The State Department insulted Germany

To understand the World War II gaffe, you need to understand the current status of Trump’s embattled ambassador to Germany, Richard Grenell.

Over the weekend, Grenell gave an interview to Breitbart in which he said he wanted to “empower other conservatives throughout Europe,” and that there was “a groundswell of conservative policies that are taking hold because of the failed policies of the left.”

This was widely received as Grenell weighing in on German politics — against Chancellor Angela Merkel’s centrist government, and in favor of the right-wing Alternative for Deutschland party.

Grenell later denied that this is what he meant, but the damage was done. The German government demanded he formally explain himself during a visit to the country’s foreign ministry, and a number of major German political figures have called for him to be kicked out of the country.

But when asked for comment on this controversy during a Tuesday press conference, State Department spokesperson Heather Nauert actually dug a deeper hole:

Sometimes these things are what ambassadors say. We have a very strong relationship with the government of Germany. Looking back in the history books, today is the 71st anniversary of the speech that announced the Marshall Plan. Tomorrow is the anniversary of the D-Day invasion. We obviously have a very long history with the government of Germany.

Saying “we have a very long history with Germany” because the United States fought against Hitler and the Nazi Party in World War II sounds closer to a veiled insult, and certainly isn’t a positive reflection of the closeness of Germany-US relations.

What’s notable here as well is that Nauert didn’t apologize for Grenell’s comments. She defended and downplayed them but didn’t say they were a mistake. She then, seemingly unintentionally, made things worse by casually bringing up World War II.

If Germany really does kick out Grenell, which is a distinct possibility at this point, it would be a crisis in US-German relations without parallel in the post-Cold War world. You simply don’t kick out the chosen ambassador of a close ally and partner. To do so would convey profound insult — a major rupture in the alliance.

The Trump administration just isn’t taking the damage here as seriously as is warranted.

The real stakes here

The Trump administration has created a crisis of confidence in the United States’ global leadership.
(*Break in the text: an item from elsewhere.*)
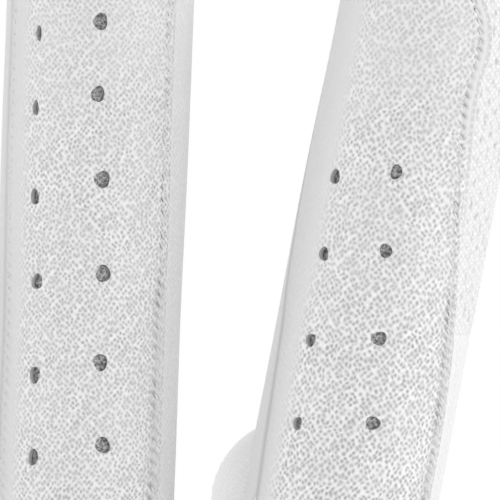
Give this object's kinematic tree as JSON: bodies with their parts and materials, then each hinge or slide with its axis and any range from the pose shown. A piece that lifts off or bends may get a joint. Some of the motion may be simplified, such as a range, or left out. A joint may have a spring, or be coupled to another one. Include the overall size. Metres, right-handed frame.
{
  "type": "golf glove",
  "caption": "Left-hand leather golf glove with perforated fingers, knit side panel and a wrist tab, shaped as worn.",
  "frame": {"origin": "centre of the wrist opening, level with the cuff's lower edge", "axes": "+Z along the fingers, the back of the hand faces -Y, the thumb is on the +X side"},
  "size_m": [0.1273, 0.0791, 0.2279],
  "materials": {
    "white_leather": "fine-grained cabretta leather, satin",
    "fork_leather": "soft side strips of the same leather",
    "knit_mesh": "open warp-knit mesh",
    "finger_lining": "thin grey tricot",
    "tab_lining": "smooth woven backing",
    "loop_patch": "brushed loop pile",
    "hook_patch": "moulded hooks",
    "binding": "folded binding tape",
    "wrist_elastic": "ribbed elastic",
    "size_label": "satin label, blank",
    "slit_underlay": "stretch knit"
  },
  "bodies": {
    "hand": {"back_panel": "white_leather", "cuff_binding": "binding", "index_flex": "white_leather", "little_flex": "white_leather", "loop_patch": "loop_patch", "middle_flex": "white_leather", "palm_panel": "white_leather", "ring_flex": "white_leather", "size_label": "size_label", "slit_binding": "binding", "slit_underlay": "slit_underlay", "tab_base": "white_leather", "thumb_base": "white_leather", "thumb_flex": "white_leather", "web_index_middle": "fork_leather", "web_middle_ring": "fork_leather", "web_ring_little": "fork_leather", "wrist_elastic": "wrist_elastic"},
    "index": {"index_back": "white_leather", "index_inner_fork": "fork_leather", "index_lining": "finger_lining", "index_outer_fork": "knit_mesh", "index_palm": "white_leather"},
    "middle": {"middle_back": "white_leather", "middle_inner_fork": "fork_leather", "middle_lining": "finger_lining", "middle_outer_fork": "fork_leather", "middle_palm": "white_leather"},
    "ring": {"ring_back": "white_leather", "ring_inner_fork": "fork_leather", "ring_lining": "finger_lining", "ring_outer_fork": "fork_leather", "ring_palm": "white_leather"},
    "little": {"little_back": "white_leather", "little_inner_fork": "fork_leather", "little_lining": "finger_lining", "little_palm": "white_leather"},
    "thumb": {"thumb_back": "white_leather", "thumb_palm": "white_leather"},
    "tab": {"closure_tab": "white_leather", "hook_patch": "hook_patch", "tab_lining": "tab_lining"}
  },
  "joints": [
    {"name": "index_bend", "type": "hinge", "parent": "hand", "child": "index", "pos_m": [0.04411, 0, 0.14969], "axis": [-0.9816, 0, 0.1908], "range_deg": [0, 60], "deforming": ["index_flex"]},
    {"name": "middle_bend", "type": "hinge", "parent": "hand", "child": "middle", "pos_m": [0.01421, 0, 0.1498], "axis": [-0.9993, 0, 0.0366], "range_deg": [0, 60], "deforming": ["middle_flex"]},
    {"name": "ring_bend", "type": "hinge", "parent": "hand", "child": "ring", "pos_m": [-0.01466, 0, 0.14976], "axis": [-0.9936, 0, -0.1132], "range_deg": [0, 70], "deforming": ["ring_flex"]},
    {"name": "little_bend", "type": "hinge", "parent": "hand", "child": "little", "pos_m": [-0.0416, 0, 0.14958], "axis": [-0.9613, 0, -0.2756], "range_deg": [0, 70], "deforming": ["little_flex"]},
    {"name": "thumb_bend", "type": "hinge", "parent": "hand", "child": "thumb", "pos_m": [0.04072, 0.02872, 0.10877], "axis": [0, 0.9432, -0.3321], "range_deg": [0, 35], "deforming": ["thumb_flex"]},
    {"name": "tab_swing", "type": "hinge", "parent": "hand", "child": "tab", "pos_m": [0.02385, -0.02687, 0.026], "axis": [0, 0, 1], "range_deg": [0, 110]}
  ]
}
Trump’s willingness to call past US agreements like the Iran deal into question and impose economic pain on close allies through tariffs, and his coziness with rival states like Russia, raise serious questions about America’s commitment to its partners.

Alliances are, at base, about perception and trust. They work when two countries have enough faith in each other’s intentions to share intelligence, to coordinate political strategies, and the like. When those things founder, the alliances themselves weaken.

“An alliance may dissolve if its members begin to question whether their partners are genuinely committed to providing assistance,” Harvard scholar Stephen Walt wrote in a 1997 paper. “This problem will be more severe ... when there is a large asymmetry of power among the member-states.”

So as trivial as misplaced War of 1812 and D-Day references are, they point to a bigger problem: the Trump administration’s disinterest in or active hostility toward US alliances. They have demonstrated no interest in reckoning with the consequences of their actions for longtime American partnerships, and haven’t done nearly enough to publicly reassure allies that things are going to keep working.

These two incidents on their own aren’t so bad — but in context, they’re deeply troubling.